In the instant case, Webber sought to challenge the awarding of new trials. Although reviewable orders granting or denying motions for new trials are not separately appealable, appellate review may be obtained only by filing a notice of appeal from the entry of final judgment. 11 Wright and Miller, Federal Practice and Procedure, § 2818. Webber duly noted her appeal from "final judgment" and thus presented her contention to this Court in the only proper fashion. The procedural default addressed in Foster has no relevance in this context.

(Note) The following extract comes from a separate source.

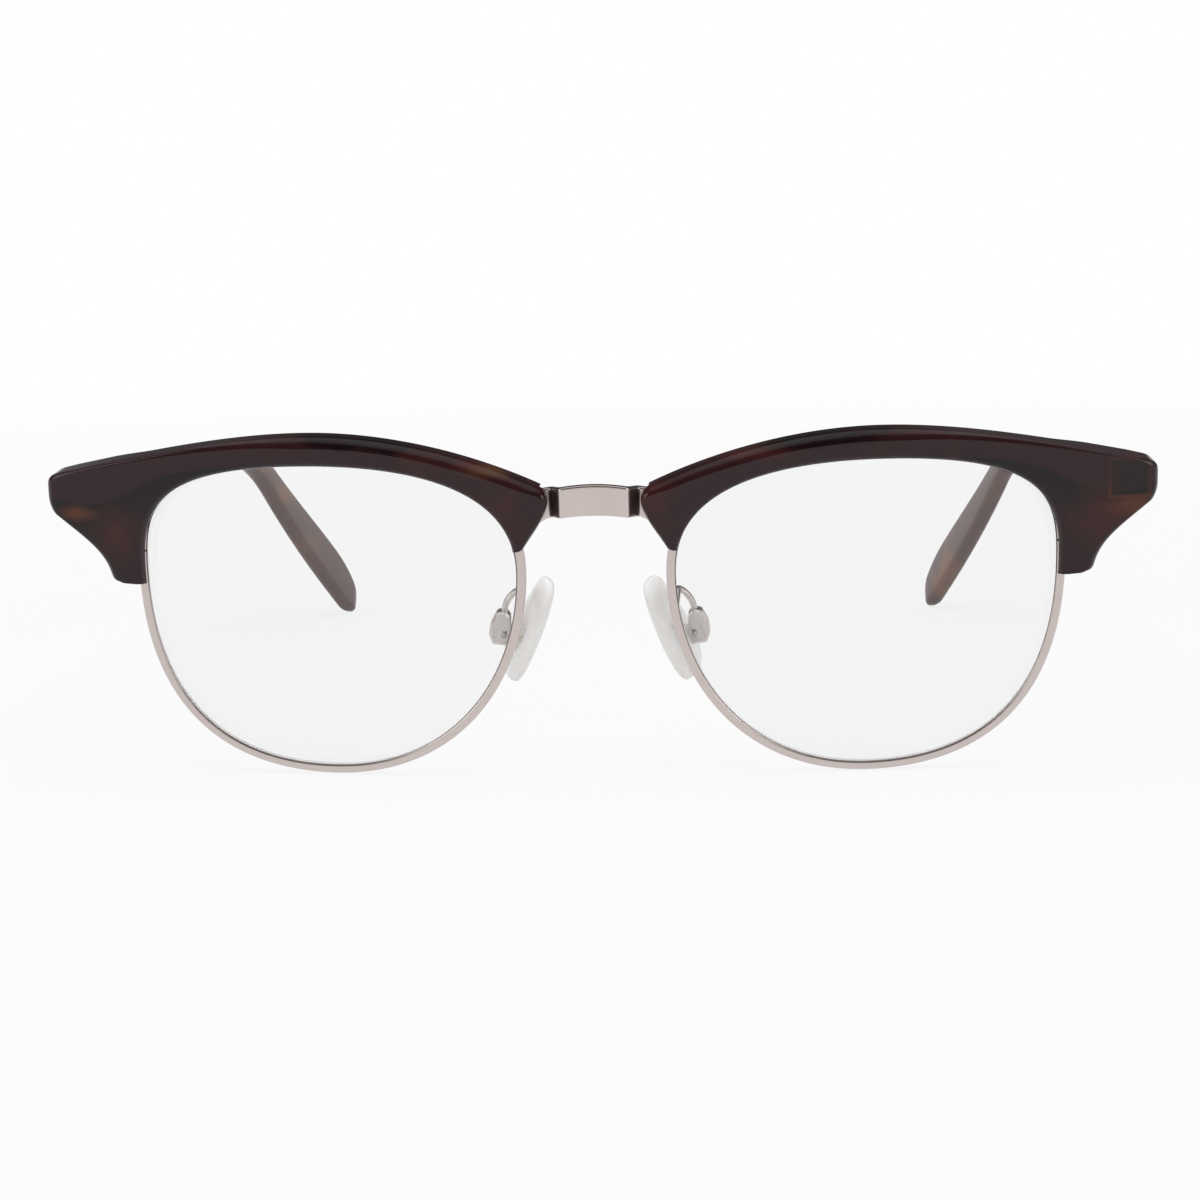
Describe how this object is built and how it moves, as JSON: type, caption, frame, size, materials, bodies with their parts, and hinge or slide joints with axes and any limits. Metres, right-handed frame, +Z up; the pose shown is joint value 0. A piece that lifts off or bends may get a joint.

.North Carolina Commercial Code § 25-2-608 provides that:
(1) The buyer may revoke his acceptance of a lot or commercial unit whose nonconformity substantially impairs its value to him if he has accepted it
(a) on the reasonable assumption that its nonconformity would be cured and it has not been seasonably cured; or
(b) without discovery of such nonconformity if his acceptance was reasonably induced either by the difficulty of discovery before acceptance or by the seller’s assurances.
(2) Revocation of acceptance must occur within a reasonable time after the buyer dis*1249covers or should have discovered the ground for it and before any substantial change in condition of the goods which is not caused by their own defects. It is not effective until the buyer notifies the seller of it.
(3) A buyer who so revokes has the same rights and duties with regard to the goods involved as if he had rejected them. (1965, c. 700, s. 1.)
. Although we are not persuaded by Massey-Ferguson’s argument or cross-appeal, the position asserted is far from frivolous. Accordingly, appellant Webber’s motion for sanctions against Massey-Ferguson which accompanied this appeal is denied.